Newtonian traffic safety

Jan. 5, 2004
The sport utility vehicle (SUV)—beloved object of a peculiarly American escalation of mass on the roadway—will get a political workout in 2004.

The sport utility vehicle (SUV)—beloved object of a peculiarly American escalation of mass on the roadway—will get a political workout in 2004.

An election year already has aroused the passions of SUV haters, who consider the appetites of these boxy roadsters for fossil energy to be nothing less than social injustice.

In service to this view, sympathetic politicians recently have talked about tightening fuel-economy standards for SUVs.

Yet SUVs are wildly popular in the US. They're so popular, in fact, that any move to shrink them, which a tightening of fuel-economy standards would require, would surely start a political fight.

SUV haters believe the social benefits presumed to accompany any reduction in fuel consumption warrant a restriction on the freedom of people to buy the outsized vehicles so many of them obviously want.

SUV lovers counter the fuel-consumption argument with safety. Big vehicles are safer than small ones, they insist. That sincere belief surely underlies the desire of many SUV buyers for mass.

Safety vs. economy

As commonly articulated, then, the issue comes down to safety vs. fuel economy.

But that formulation has problems, not least of which is that it omits the question of freedom of people to buy what they want.

It also takes a dangerously narrow view of safety. And it forces safety and fuel economy into needless conflict.

A broader view of the issue is in order.

In the interest of disclosure, this writer confesses that he doesn't and won't own an SUV. That's an aesthetic and economic judgment, not a moral one. This writer thinks people who want to drive around in barns should be free to do so if they're willing to pay the upkeep.

By the same token, people who don't want SUVs shouldn't feel compelled to buy them in self-defense. The mass that confers safety to people inside an SUV also jeopardizes people outside it.

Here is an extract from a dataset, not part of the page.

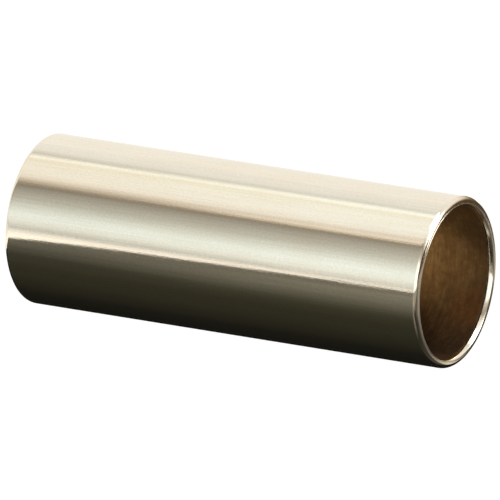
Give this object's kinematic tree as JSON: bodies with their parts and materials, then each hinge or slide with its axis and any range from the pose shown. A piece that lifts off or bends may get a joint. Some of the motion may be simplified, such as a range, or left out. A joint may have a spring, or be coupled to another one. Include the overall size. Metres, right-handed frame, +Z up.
{
  "type": "guitar slide",
  "caption": "Round thin-walled polished metal tube, open at both ends, with rounded lips, worn on a finger to slide along guitar strings.",
  "frame": {"origin": "on the surface the tube lies on, under the middle of its length", "axes": "+X along the tube's axis, +Z up, away from the surface it lies on"},
  "size_m": [0.06, 0.0222, 0.0222],
  "materials": {
    "polished_metal": "polished"
  },
  "bodies": {
    "root": {"slide_tube": "polished_metal"}
  },
  "joints": []
}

Streets and highways do not automatically become safer as average vehicle size grows. To defend SUVs on the basis of safety is persuasive only to SUV drivers.

Safety, in fact, comes less from the size of a vehicle than from how it is driven. Too many vehicles are driven carelessly, including too many SUVs.

Discussions of vehicle safety shouldn't ignore the chronic recklessness of American driving. It's this fact of life on the road that makes many drivers, understandably fearful, want to armor themselves.

What the US needs is a system that both encourages fuel-use efficiency and promotes safety without compromising personal choice.

The key lies in a deeper reading of Newtonian physics than the one that underlies the safety argument advanced on behalf of SUVs.

Yes, mass can be protective in a collision. But the force of impact increases as a function of speed and mass.

If you drive an SUV, you will do more damage in a collision at a given speed than if you drive a compact car. Isaac Newton proved it.

So what if traffic laws accommodated this law of motion? What if traffic laws calibrated penalties to mass?

It could work like this: There would be a baseline vehicle weight. It might be, say, the national average vehicle weight for a given year.

Penalties for traffic violations involving speed would be indexed to that weight.

If you drove a vehicle that weighed 20% more than the baseline, your penalty for a speeding ticket would be 20% more than the index, which is what someone driving a vehicle of exactly the baseline weight would pay for the same infraction.

If you drove a vehicle 20% lighter than the baseline, your penalty for the violation would be 20% less than the index.

Mass matters

It wouldn't make any difference what type of vehicle you drove. What mattered would be mass. The law under this system would imply that the more vehicle you drove, the more you would pay if you drove recklessly.

If traffic penalties varied as a function of the potential to inflict damage, the potential cost of driving large vehicles would rise for reasons other than amounts of fuel consumed.

That new economic factor would affect vehicle-purchase decisions without usurping freedom. It also would affect the handling of heavy vehicles.

This is just an idea with ramifications worth thinking about. And it's offered here free to any political candidate wanting to stir things up.